To create the MDDE663 Final Presentation, I investigated edublogging in more depth, and used the blogging feature intensively within Me2U. I posted my reflections on my own experiences using the blog, and reported on edublogging resources. I also explored and analyzed the blogs of expert edubloggers from several countries, and reviewed the academic literature for case studies about edublogging. This artifact is a collection of resources I used as part of an online presentation for my MDDE663 peers compiled within the Me2U e-portfolio tool. This artifact is a collection of online resources created about the topic of edublogging. There are a number of blog posts included that demonstrate the use of discussion memes, reflective summaries, path-sharing, drafts of ideas and proposals, and reflections on practice, which involve the weaving of theory with practice.
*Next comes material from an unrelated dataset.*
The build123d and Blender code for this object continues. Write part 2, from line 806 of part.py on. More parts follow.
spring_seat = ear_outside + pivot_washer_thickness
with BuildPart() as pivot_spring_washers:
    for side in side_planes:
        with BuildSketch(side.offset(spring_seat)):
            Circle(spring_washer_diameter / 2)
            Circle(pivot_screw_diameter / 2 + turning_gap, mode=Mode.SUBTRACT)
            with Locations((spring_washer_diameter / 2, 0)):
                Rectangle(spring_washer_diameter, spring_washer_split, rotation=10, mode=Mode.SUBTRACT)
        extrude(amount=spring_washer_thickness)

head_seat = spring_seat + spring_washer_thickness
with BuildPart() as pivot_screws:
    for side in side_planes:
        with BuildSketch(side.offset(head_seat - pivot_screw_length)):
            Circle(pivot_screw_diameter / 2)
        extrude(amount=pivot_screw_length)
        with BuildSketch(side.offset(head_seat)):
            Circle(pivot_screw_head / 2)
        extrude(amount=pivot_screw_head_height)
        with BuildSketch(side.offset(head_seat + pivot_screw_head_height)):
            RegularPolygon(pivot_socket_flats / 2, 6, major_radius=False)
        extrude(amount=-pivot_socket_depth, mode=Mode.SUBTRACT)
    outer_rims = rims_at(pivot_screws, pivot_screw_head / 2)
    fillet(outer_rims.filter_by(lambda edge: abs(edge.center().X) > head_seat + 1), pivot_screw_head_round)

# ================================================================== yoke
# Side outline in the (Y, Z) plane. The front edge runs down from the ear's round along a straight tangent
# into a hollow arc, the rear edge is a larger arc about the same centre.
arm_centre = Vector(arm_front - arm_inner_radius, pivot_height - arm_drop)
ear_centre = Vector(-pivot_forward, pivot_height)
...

In addition, the presentation includes a Word document that summarizes in table form a tentative edublogging framework, as well the slides from the Power-point presentation given to the MDDE663 cohort. Finally, there is a list of annotated bookmarks. Thus, this artifact demonstrates that I can use a variety of communication and document sharing tools to create, reflect, and communicate with others.
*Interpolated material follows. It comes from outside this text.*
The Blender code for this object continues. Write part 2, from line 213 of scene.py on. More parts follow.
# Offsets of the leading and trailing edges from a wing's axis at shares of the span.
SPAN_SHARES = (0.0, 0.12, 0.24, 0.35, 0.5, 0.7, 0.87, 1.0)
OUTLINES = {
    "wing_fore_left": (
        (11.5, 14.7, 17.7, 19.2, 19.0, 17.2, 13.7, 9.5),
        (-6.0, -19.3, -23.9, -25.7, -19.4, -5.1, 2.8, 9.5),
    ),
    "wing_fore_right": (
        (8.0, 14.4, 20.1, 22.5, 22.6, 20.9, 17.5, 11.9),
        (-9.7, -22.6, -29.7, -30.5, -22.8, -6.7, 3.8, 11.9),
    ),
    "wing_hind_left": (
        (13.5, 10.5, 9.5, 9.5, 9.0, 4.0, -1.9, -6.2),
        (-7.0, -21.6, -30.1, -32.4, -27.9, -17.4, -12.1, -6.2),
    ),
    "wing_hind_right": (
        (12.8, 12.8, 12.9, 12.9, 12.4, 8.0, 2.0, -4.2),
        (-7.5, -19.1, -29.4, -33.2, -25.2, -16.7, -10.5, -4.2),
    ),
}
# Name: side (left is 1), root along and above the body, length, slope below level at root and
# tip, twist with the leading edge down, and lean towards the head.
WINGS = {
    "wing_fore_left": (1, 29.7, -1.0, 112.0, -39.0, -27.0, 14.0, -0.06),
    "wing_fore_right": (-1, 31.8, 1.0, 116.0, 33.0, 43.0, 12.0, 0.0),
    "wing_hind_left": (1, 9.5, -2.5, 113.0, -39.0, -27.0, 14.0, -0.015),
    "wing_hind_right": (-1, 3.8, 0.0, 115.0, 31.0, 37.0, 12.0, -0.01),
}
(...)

The MDDE691 - Case Study  is significant as it required a number of competencies. For example, to sift through the 160 posts and classify them and identify patterns of use, and then describe these patterns using transcript analysis. I also applied VSM theory to describe the development of my blogging activity over time. I needed to find and access information, evaluate the relevance of information, compare options, formulate questions, and make reasoned arguments and present these in a coherent form to others.

The Case Study explored my learning journey as a student blogger on Athabasca University’s social network using a multi-method approach, combining narrative inquiry, transcript analysis, and educational biography, as well as quantitative data from web log files to analyze 159 blog posts over fifteen months of continuous blogging activity. The first part of the case study explored my impressions and reflections about blogging, describing activity from a variety of quantitative data sources, such as frequency of the use of specific tags, number of posts, comments, and web traffic data. The second part of this case study used educational biography to explore my experiences, reflections and impressions. The third part of the case study analyzed blog posts using transcript analysis to document evidence of knowledge construction and network construction processes. To complete the case study, I needed to draw upon and apply a number of communication and document sharing tools such as delicious, podcasting, rich pictures, and tag clouds and RSS feeds using an aggregator. While completing this case study, I needed to formulate questions and reasoned arguments to support my conclusions.